FT Global Capital, Inc. (the “Placement Agent”) acted as the exclusive placement agent in connection with the Registered Offering and the Private Placement pursuant to the terms of a placement agency agreement, dated February 16, 2024, between the Company and Placement Agent (the “Placement Agency Agreement”). Pursuant to the Placement Agency Agreement, the Company agreed to pay Placement Agent a cash fee equal to eight percent (8%) of the aggregate proceeds received by the Company from the sale of its securities to investors introduced to the Company by the Placement Agent. Placement Agent is also entitled to additional tail compensation for any financings consummated within the 12-month period following the termination of the Placement Agent Agreement to the extent that such financing is provided to the Company by investors that the Placement Agent had introduced to the Company. In addition to the cash fee, the Company agreed to issue to the Placement Agent warrants to purchase an aggregate of up to five percent (5%) of the aggregate number of Shares sold in the Registered Offering (the “Placement Agent Warrants”). The Placement Agent Warrants shall generally be on the same terms and conditions as the Investors Warrants except that they will be exercisable at a price of $2.20 per share.



The Shares are being offered by the Company pursuant to an effective shelf registration statement on Form F -3, which was filed with the Securities and Exchange Commission on November 18, 2022 and was declared effective on February 10, 2023 (File No. 333-268454).


The foregoing descriptions of the Purchase Agreement, the Placement Agency Agreement, Investors Warrant and Placement Agent Warrant do not purport to be complete and are qualified in their entirety by reference to the full text of such agreements, copies or forms of which are attached hereto as Exhibits 4.1, 4.2, 2.1 and 2.2, respectively, and are incorporated herein by reference.


The Company intends to use the net proceeds from this offering for working capital and general corporate purposes. This offering is expected to close on or about February 21, 2024, subject to satisfaction of customary closing conditions.


This Current Report on Form 6-K does not constitute an offer to sell any securities or a solicitation of an offer to buy any securities, nor shall there be any sale of any securities in any state or jurisdiction in which such an offer, solicitation or sale would be unlawful prior to registration or qualification under the securities laws of any such state or jurisdiction.


Press Release 


On February 16, 2024, the Company issued a press release announcing the offering, a copy of which is attached hereto as Exhibit 15.3.
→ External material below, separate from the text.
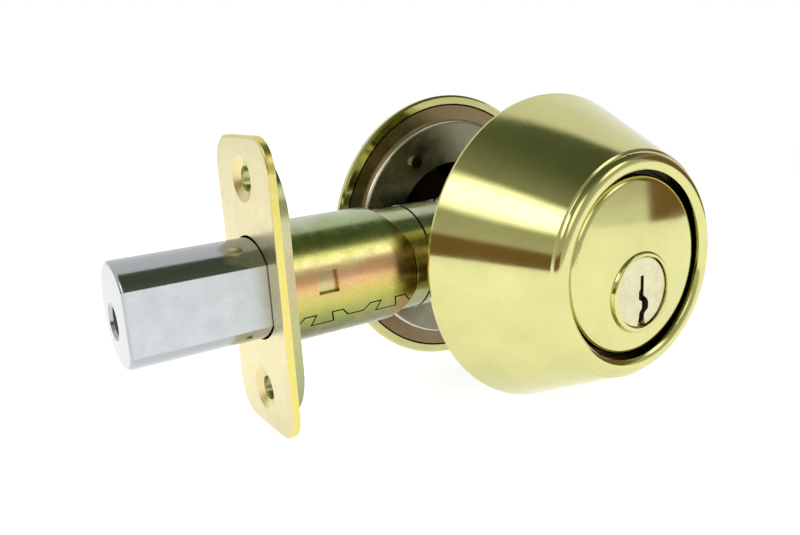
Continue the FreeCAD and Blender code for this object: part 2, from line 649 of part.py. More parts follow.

Exhibit Number   Description
2.1   Form of Investors Warrant
2.2   Form of Placement Agent Warrant
4.1   Form of Securities Purchase Agreement by and among the Company and the Investors
4.2   Placement Agency Agreement by and between the Company and FT Global Capital, Inc., dated February 15, 2024
15.1   Opinion of Maples and Calder (Hong Kong) LLP
15.2   Consent of Maples and Calder (Hong Kong) LLP (included in Exhibit 15.1)
15.3   Press Release










Pursuant to the requirements of the Securities Exchange Act of 1934, the registrant has duly caused this report to be signed on its behalf by the undersigned, thereunto duly authorized.